The rapid loss of most scientific data has been written about at length elsewhere (e.g. Whitlock 2011). In large part data are lost because maintaining them takes time and resources that researchers would prefer to use for other things. And yet, the responsibility of maintaining data for future use, whether it be by the originator of the data or by others, often rests with individual researchers. Our science generally requires that voucher herbarium specimens are not privately maintained, but lodged in appropriate herbaria. This reduces the cost and risk of loss or damage by entrusting specimens to the care of reliable institutions; it also makes the specimens available to other researchers. It is logical to treat our other forms of data, which are also costly and time consuming to generate, with similar care for their long-term preservation.

The principle of preserving the evidence upon which our conclusions are made is deeply embedded in systematic botany. Vouchers and type specimens provide a long-term record of the material used to make taxonomic conclusions, and therefore rules regarding their deposition in collections are mandated in our code of nomenclature. The specimens are also essential for deriving data for testing diverse hypotheses. In the same way that depositing voucher specimens and designating types enables conclusions based on those specimens to be verified, archiving data enables verification of conclusions based on those data. With concerns over a ‘crisis of reproducibility’ and the accuracy of published research (Ioannidis 2005), preserving the means of verification is essential for the advancement and credibility of science.

The availability of datasets allows researchers to add new data of their own or add to the analyses performed, and thereby generate new knowledge and deeper understanding (while appropriately crediting the authors of the datasets, see below). This is standard practice with herbarium specimens. We identify taxonomic novelties by examining new collections in the context of herbarium material, and we even recognise taxonomic novelties through closer inspection of existing specimens. Similarly, if phylogenetic data matrices are available, the incorporation of new accessions into existing phylogenies can accelerate description and classification of taxonomic novelties, and even lead to better resolution of the existing phylogeny. It is not hard to think of other examples where the availability of archived data makes scientific progress possible, where the cost of starting from scratch would be prohibitive.

Archived datasets can be useful for answering questions not thought of by the originator of the data, and questions that had not yet arisen when the data were generated. Again, the specimens in our herbaria provide an excellent example. Recently the value of herbarium specimens as temporal and spatial records has become clear. Now, these records are increasingly being used to understand phenomena like air pollution (e.g. Shotbolt et al. 2007) and climate change (e.g. Primack et al. 2004), that were not issues until long after many herbaria were established. Sadly, questions that we might hope to answer based on the published literature, might be out of reach due to a lack of data archiving. For example, a comprehensive tree of life would be an incredibly powerful tool for testing hypotheses in ecology and evolution, and yet attempts to build large scale phylogenies from published work have been stymied by a lack of useable phylogenetic data (e.g. Hinchliff et al. 2015).

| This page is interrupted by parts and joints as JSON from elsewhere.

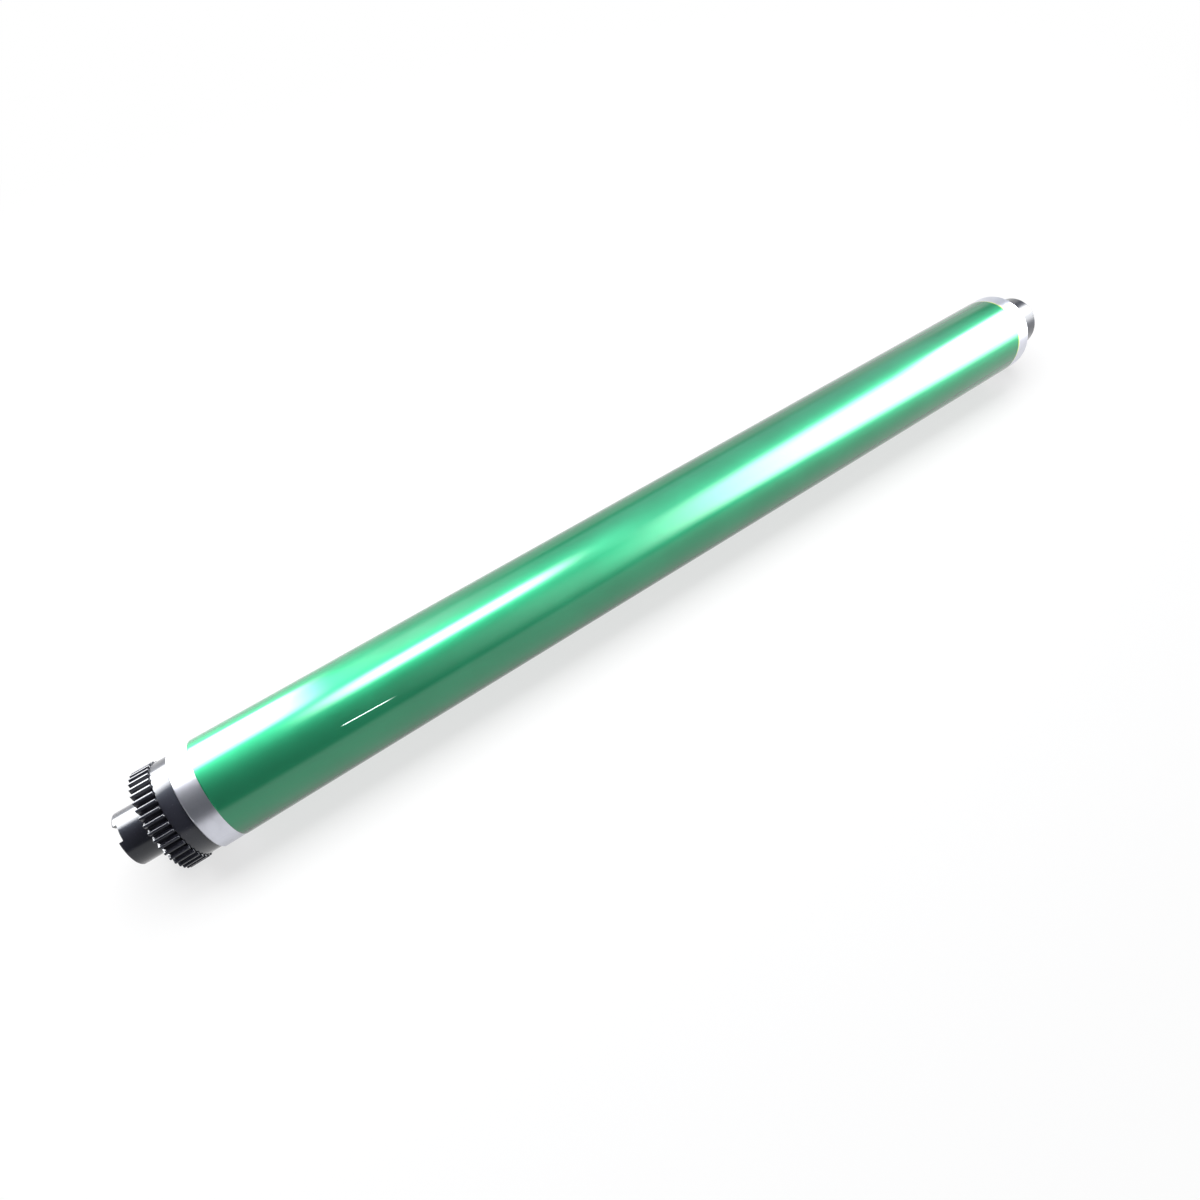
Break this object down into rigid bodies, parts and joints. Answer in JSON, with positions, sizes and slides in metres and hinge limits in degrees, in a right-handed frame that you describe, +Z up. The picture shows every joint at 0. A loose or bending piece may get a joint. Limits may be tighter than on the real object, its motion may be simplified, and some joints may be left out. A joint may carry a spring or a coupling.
{
  "type": "printer drum",
  "caption": "Photosensitive drum of a printer or copier: green-coated aluminium tube with a black plastic gear flange at one end and a bearing flange at the other",
  "frame": {"origin": "on the axis, in the plane of the tube's end face at the gear end", "axes": "+X along the axis from the gear end to the plain end, +Z up, +Y to the back"},
  "size_m": [0.3624, 0.0302, 0.0302],
  "materials": {
    "tube_metal": "turned and polished",
    "green_coating": "glossy thin film",
    "black_plastic": "glossy moulded",
    "spring_metal": "stamped sheet"
  },
  "bodies": {
    "root": {"drum_tube": "tube_metal", "photoconductor_coating": "green_coating", "drive_gear_flange": "black_plastic", "plain_end_flange": "black_plastic", "ground_contact_plate": "spring_metal"}
  },
  "joints": []
}
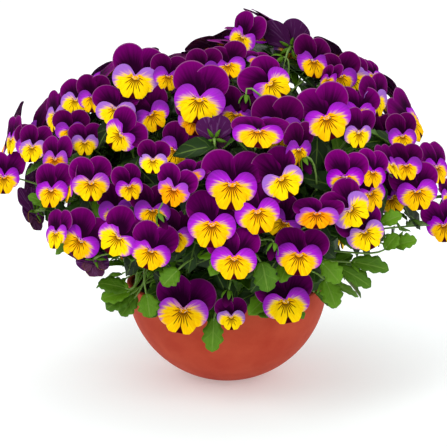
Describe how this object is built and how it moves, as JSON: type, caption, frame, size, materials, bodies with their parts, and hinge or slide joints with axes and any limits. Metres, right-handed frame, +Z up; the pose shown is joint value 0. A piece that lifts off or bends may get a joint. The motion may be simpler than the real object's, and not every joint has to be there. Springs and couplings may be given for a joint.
{
  "type": "potted pansy",
  "caption": "Clay bowl of small violet and yellow pansies in full bloom, with leafy shoots under a wide mound of flowers.",
  "frame": {"origin": "centre of the flat foot under the bowl, on the surface it stands on", "axes": "+Z up along the bowl's axis, -Y towards the side with the most blooms facing out"},
  "size_m": [0.3641, 0.3662, 0.2973],
  "materials": {
    "fired_clay": "matt unglazed clay",
    "potting_soil": "crumbly peat and bark",
    "foliage": "satin leaf",
    "petals": "velvety petal"
  },
  "bodies": {
    "root": {"blooms_01": "petals", "blooms_02": "petals", "blooms_03": "petals", "blooms_04": "petals", "blooms_05": "petals", "blooms_06": "petals", "blooms_07": "petals", "blooms_08": "petals", "blooms_09": "petals", "blooms_10": "petals", "blooms_11": "petals", "blooms_12": "petals", "blooms_13": "petals", "blooms_14": "petals", "blooms_15": "petals", "blooms_16": "petals", "blooms_17": "petals", "blooms_18": "petals", "blooms_19": "petals", "blooms_20": "petals", "blooms_21": "petals", "blooms_22": "petals", "blooms_23": "petals", "blooms_24": "petals", "blooms_25": "petals", "blooms_26": "petals", "blooms_27": "petals", "blooms_28": "petals", "blooms_29": "petals", "blooms_30": "petals", "blooms_31": "petals", "blooms_32": "petals", "blooms_33": "petals", "blooms_34": "petals", "blooms_35": "petals", "blooms_36": "petals", "blooms_37": "petals", "blooms_38": "petals", "blooms_39": "petals", "blooms_40": "petals", "blooms_41": "petals", "clay_bowl": "fired_clay", "potting_soil": "potting_soil", "shoot_01": "foliage", "shoot_02": "foliage", "shoot_03": "foliage", "shoot_04": "foliage", "shoot_05": "foliage", "shoot_06": "foliage", "shoot_07": "foliage", "shoot_08": "foliage", "shoot_09": "foliage", "shoot_10": "foliage", "shoot_11": "foliage", "shoot_12": "foliage", "shoot_13": "foliage", "shoot_14": "foliage", "shoot_15": "foliage", "shoot_16": "foliage"}
  },
  "joints": []
}
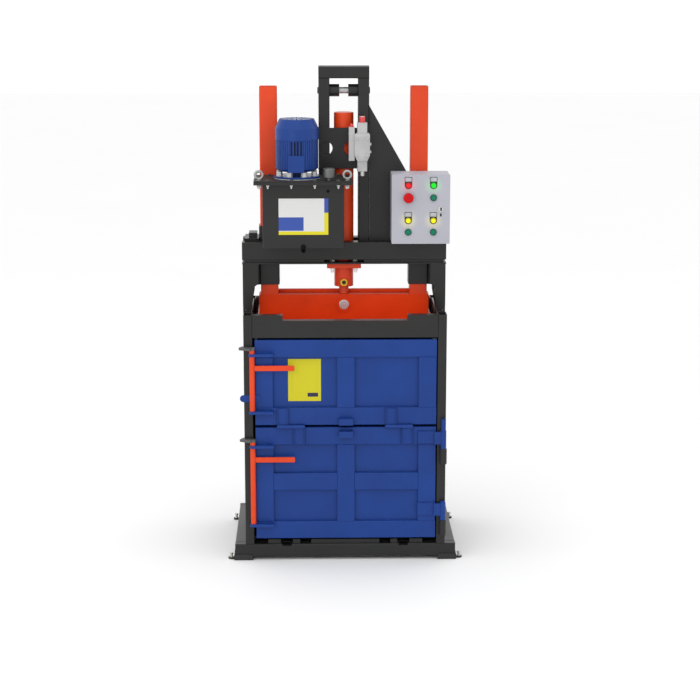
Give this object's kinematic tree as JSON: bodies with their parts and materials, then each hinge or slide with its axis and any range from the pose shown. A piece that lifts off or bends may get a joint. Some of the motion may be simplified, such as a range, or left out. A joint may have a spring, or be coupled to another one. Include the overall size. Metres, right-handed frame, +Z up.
{
  "type": "vertical recycling baler",
  "caption": "Vertical hydraulic baler: press chamber with hinged door, loading flap and cam latches, guided platen, lifting yoke, oil unit with motor, and control cabinet.",
  "frame": {"origin": "on the floor under the middle of the bounding box", "axes": "+Z up, +X to the right of someone who faces the machine, the front with the door faces -Y"},
  "size_m": [1.064, 0.702, 2.206],
  "materials": {
    "dark_paint": "semi-gloss",
    "red_paint": "semi-gloss",
    "door_blue": "semi-gloss",
    "motor_blue": "semi-gloss",
    "cabinet_grey": "satin",
    "bare_steel": "satin",
    "zinc": "satin",
    "chrome_rod": "polished",
    "cast_valve": "satin",
    "rubber": "matt",
    "black_plastic": "matt",
    "switch_plastic": "matt",
    "lamp_glass": "gloss",
    "red_plastic": "gloss",
    "green_plastic": "gloss"
  },
  "bodies": {
    "frame": {"base_frame": "dark_paint", "foot_pads": "rubber", "anchor_bolts": "zinc", "floor_plate": "dark_paint", "chamber_walls": "dark_paint", "wall_rails": "dark_paint", "columns": "dark_paint", "lintel": "dark_paint", "hinge_posts": "dark_paint", "head_posts": "dark_paint", "head_plate": "dark_paint", "head_beams": "dark_paint", "guide_sleeves": "dark_paint", "sleeve_stay": "dark_paint", "cylinder_barrel": "red_paint", "cylinder_gland": "red_paint", "head_bolts": "zinc", "yoke_frame": "dark_paint", "lifting_pin": "bare_steel", "cabinet_gusset": "dark_paint", "valve_body": "cast_valve", "valve_coils": "cast_valve", "valve_nuts": "zinc", "oil_tank": "dark_paint", "tank_lid": "dark_paint", "lid_bolts": "zinc", "lifting_eyes": "zinc", "breather": "bare_steel", "drain_plug": "dark_paint", "oil_pump": "cast_valve", "motor_body": "motor_blue", "fan_cover": "motor_blue", "cabinet_box": "cabinet_grey", "switchgear": "switch_plastic"},
    "main_door": {"door_frame": "door_blue", "door_panels": "door_blue", "door_fittings": "door_blue", "hinge_straps": "door_blue", "flap_hinge_pins": "door_blue"},
    "flap": {"flap_frame": "door_blue", "flap_panels": "door_blue", "flap_fittings": "door_blue"},
    "lower_latch": {"lower_latch_bar": "red_paint", "lower_latch_cam": "bare_steel"},
    "upper_latch": {"upper_latch_bar": "red_paint", "upper_latch_cam": "bare_steel"},
    "platen": {"press_plate": "red_paint", "platen_beam": "red_paint", "guide_tubes": "red_paint", "piston_rod": "chrome_rod", "rod_pin": "bare_steel"},
    "cabinet_door": {"cabinet_door": "cabinet_grey", "indicator_lamps": "lamp_glass", "button_bezels": "green_plastic"},
    "cabinet_lock": {"cabinet_lock": "black_plastic"},
    "emergency_stop": {"emergency_stop": "red_plastic"},
    "start_button": {"start_button": "green_plastic"},
    "raise_button": {"raise_button": "green_plastic"},
    "lower_button": {"lower_button": "green_plastic"},
    "motor_rotor": {"motor_rotor": "black_plastic"}
  },
  "joints": [
    {"name": "door_swing", "type": "hinge", "parent": "frame", "child": "main_door", "pos_m": [0.44, -0.33003, 0.3], "axis": [0, 0, 1], "range_deg": [0, 180]},
    {"name": "flap_fold", "type": "hinge", "parent": "main_door", "child": "flap", "pos_m": [0, -0.32303, 0.6255], "axis": [1, 0, 0], "range_deg": [0, 90]},
    {"name": "lower_latch_turn", "type": "hinge", "parent": "main_door", "child": "lower_latch", "pos_m": [-0.414, -0.33103, 0.37], "axis": [0, 0, 1], "range_deg": [-60, 0]},
    {"name": "upper_latch_turn", "type": "hinge", "parent": "flap", "child": "upper_latch", "pos_m": [-0.414, -0.33103, 0.84], "axis": [0, 0, 1], "range_deg": [-60, 0]},
    {"name": "platen_travel", "type": "slide", "parent": "frame", "child": "platen", "axis": [0, 0, -1], "range_m": [0, 0.6]},
    {"name": "cabinet_door_swing", "type": "hinge", "parent": "frame", "child": "cabinet_door", "pos_m": [0.213, -0.16803, 1.583], "axis": [0, 0, -1], "range_deg": [0, 110]},
    {"name": "lock_turn", "type": "hinge", "parent": "cabinet_door", "child": "cabinet_lock", "pos_m": [0.429, -0.17103, 1.584], "axis": [0, 1, 0], "range_deg": [0, 90]},
    {"name": "emergency_stop_push", "type": "slide", "parent": "cabinet_door", "child": "emergency_stop", "axis": [0, 1, 0], "range_m": [0, 0.004]},
    {"name": "start_button_push", "type": "slide", "parent": "cabinet_door", "child": "start_button", "axis": [0, 1, 0], "range_m": [0, 0.003], "stiffness_N_per_m": 450, "springref_m": -0.002},
    {"name": "raise_button_push", "type": "slide", "parent": "cabinet_door", "child": "raise_button", "axis": [0, 1, 0], "range_m": [0, 0.003], "stiffness_N_per_m": 450, "springref_m": -0.002},
    {"name": "lower_button_push", "type": "slide", "parent": "cabinet_door", "child": "lower_button", "axis": [0, 1, 0], "range_m": [0, 0.003], "stiffness_N_per_m": 450, "springref_m": -0.002},
    {"name": "motor_spin", "type": "hinge", "parent": "frame", "child": "motor_rotor", "pos_m": [-0.211, -0.15303, 1.8], "axis": [0, 0, 1], "continuous": true}
  ]
}
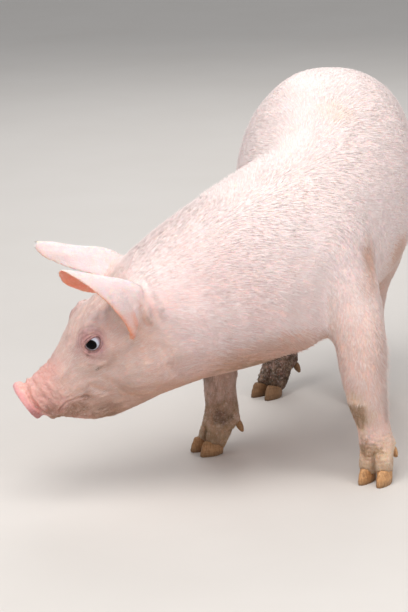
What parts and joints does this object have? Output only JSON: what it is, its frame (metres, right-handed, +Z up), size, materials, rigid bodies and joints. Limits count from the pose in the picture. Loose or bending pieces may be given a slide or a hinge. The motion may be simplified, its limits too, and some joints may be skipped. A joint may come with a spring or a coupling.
{
  "type": "pig",
  "caption": "Young pink pig, life size, standing with an arched back and its head lowered and turned to its right, with semi-erect ears, cloven feet and a curled tail.",
  "frame": {"origin": "on the floor, under the middle of the bounding box", "axes": "+Z up, -Y the way the chest faces, +X the left side of the pig"},
  "size_m": [0.5182, 0.7796, 0.5556],
  "materials": {
    "skin": "pink skin under a thin coat of short white bristles",
    "nose": "damp bare skin",
    "eye": "wet and glossy",
    "horn": "worn horn with dried mud"
  },
  "bodies": {
    "root": {"dewclaw_foreleg_left_inner": "horn", "dewclaw_foreleg_left_outer": "horn", "dewclaw_foreleg_right_inner": "horn", "dewclaw_foreleg_right_outer": "horn", "dewclaw_hindleg_left_inner": "horn", "dewclaw_hindleg_left_outer": "horn", "dewclaw_hindleg_right_inner": "horn", "dewclaw_hindleg_right_outer": "horn", "ear_left": "skin", "ear_right": "skin", "eye_left": "eye", "eye_right": "eye", "foreleg_left_lower": "skin", "foreleg_left_upper": "skin", "foreleg_right_lower": "skin", "foreleg_right_upper": "skin", "head": "skin", "hindleg_left_lower": "skin", "hindleg_left_upper": "skin", "hindleg_right_lower": "skin", "hindleg_right_upper": "skin", "hoof_foreleg_left_inner": "horn", "hoof_foreleg_left_outer": "horn", "hoof_foreleg_right_inner": "horn", "hoof_foreleg_right_outer": "horn", "hoof_hindleg_left_inner": "horn", "hoof_hindleg_left_outer": "horn", "hoof_hindleg_right_inner": "horn", "hoof_hindleg_right_outer": "horn", "lower_jaw": "skin", "neck": "skin", "nose_disc": "nose", "tail": "skin", "trunk": "skin"}
  },
  "joints": []
}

There are various reasons why authors may be reluctant to publicly archive their data. One common view is that data archiving is an imposition on authors that provides benefit to others but returns little benefit to the authors themselves. However, this is not the case. When authors make data available with their publications it increases the impact of their work. Because data archiving enables verification, extension, and re-use, it increases interest in the research and invites citation and collaboration. Not only are papers accompanied by publicly archived data cited more frequently (Piwowar et al. 2007), but the datasets themselves are often highly cited.